What is being asked
Take from the listing each line that has the string "scene".
....................
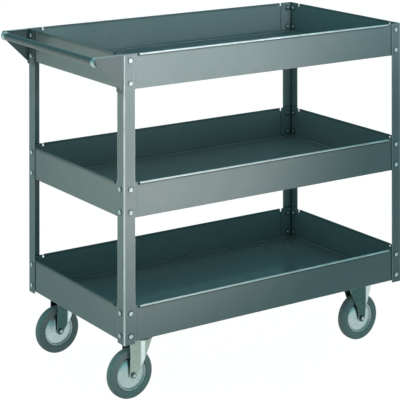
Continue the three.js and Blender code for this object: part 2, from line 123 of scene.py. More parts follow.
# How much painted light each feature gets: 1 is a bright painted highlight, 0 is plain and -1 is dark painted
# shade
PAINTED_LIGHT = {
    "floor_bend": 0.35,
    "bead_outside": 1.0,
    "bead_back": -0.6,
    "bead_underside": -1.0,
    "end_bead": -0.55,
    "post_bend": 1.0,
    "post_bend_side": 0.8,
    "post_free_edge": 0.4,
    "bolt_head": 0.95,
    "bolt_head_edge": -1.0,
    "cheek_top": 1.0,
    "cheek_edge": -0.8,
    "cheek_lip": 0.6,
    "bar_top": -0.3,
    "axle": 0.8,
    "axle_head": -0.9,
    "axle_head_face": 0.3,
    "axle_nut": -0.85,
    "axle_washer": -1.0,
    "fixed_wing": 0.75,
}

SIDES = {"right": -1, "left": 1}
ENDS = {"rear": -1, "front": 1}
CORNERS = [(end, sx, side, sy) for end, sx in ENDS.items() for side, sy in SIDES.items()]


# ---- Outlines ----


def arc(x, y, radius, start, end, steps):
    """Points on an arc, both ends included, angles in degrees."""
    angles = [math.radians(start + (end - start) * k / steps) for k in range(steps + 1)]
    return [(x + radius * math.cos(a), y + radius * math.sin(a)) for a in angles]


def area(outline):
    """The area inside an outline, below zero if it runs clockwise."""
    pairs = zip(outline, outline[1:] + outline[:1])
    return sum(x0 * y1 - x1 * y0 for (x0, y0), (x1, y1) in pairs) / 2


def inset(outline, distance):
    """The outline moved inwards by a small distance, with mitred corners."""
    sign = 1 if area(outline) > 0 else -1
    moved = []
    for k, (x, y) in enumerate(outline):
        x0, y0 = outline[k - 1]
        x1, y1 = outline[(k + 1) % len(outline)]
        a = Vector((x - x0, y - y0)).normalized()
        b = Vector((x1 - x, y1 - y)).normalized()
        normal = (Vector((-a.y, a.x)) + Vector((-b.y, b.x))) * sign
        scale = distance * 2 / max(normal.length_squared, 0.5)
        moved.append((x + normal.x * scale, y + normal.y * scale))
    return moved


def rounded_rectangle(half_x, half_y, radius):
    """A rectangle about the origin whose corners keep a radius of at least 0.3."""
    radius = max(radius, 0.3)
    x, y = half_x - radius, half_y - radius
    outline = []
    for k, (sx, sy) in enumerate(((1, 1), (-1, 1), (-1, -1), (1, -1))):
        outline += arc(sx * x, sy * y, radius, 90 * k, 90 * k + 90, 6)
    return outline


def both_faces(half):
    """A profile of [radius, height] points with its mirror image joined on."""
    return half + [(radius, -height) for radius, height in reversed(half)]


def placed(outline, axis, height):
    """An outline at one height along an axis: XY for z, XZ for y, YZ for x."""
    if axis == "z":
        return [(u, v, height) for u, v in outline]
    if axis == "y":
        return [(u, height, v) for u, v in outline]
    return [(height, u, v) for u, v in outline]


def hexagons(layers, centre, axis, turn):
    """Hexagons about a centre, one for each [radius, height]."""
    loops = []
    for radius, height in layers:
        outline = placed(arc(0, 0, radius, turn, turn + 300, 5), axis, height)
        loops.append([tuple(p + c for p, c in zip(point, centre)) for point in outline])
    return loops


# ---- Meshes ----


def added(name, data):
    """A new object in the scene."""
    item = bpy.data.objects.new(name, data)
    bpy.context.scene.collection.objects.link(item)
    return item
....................
Answer to the exercise
Continue the three.js and Blender code for this object: part 2, from line 123 of scene.py. More parts follow.
    """A new object in the scene."""
    bpy.context.scene.collection.objects.link(item)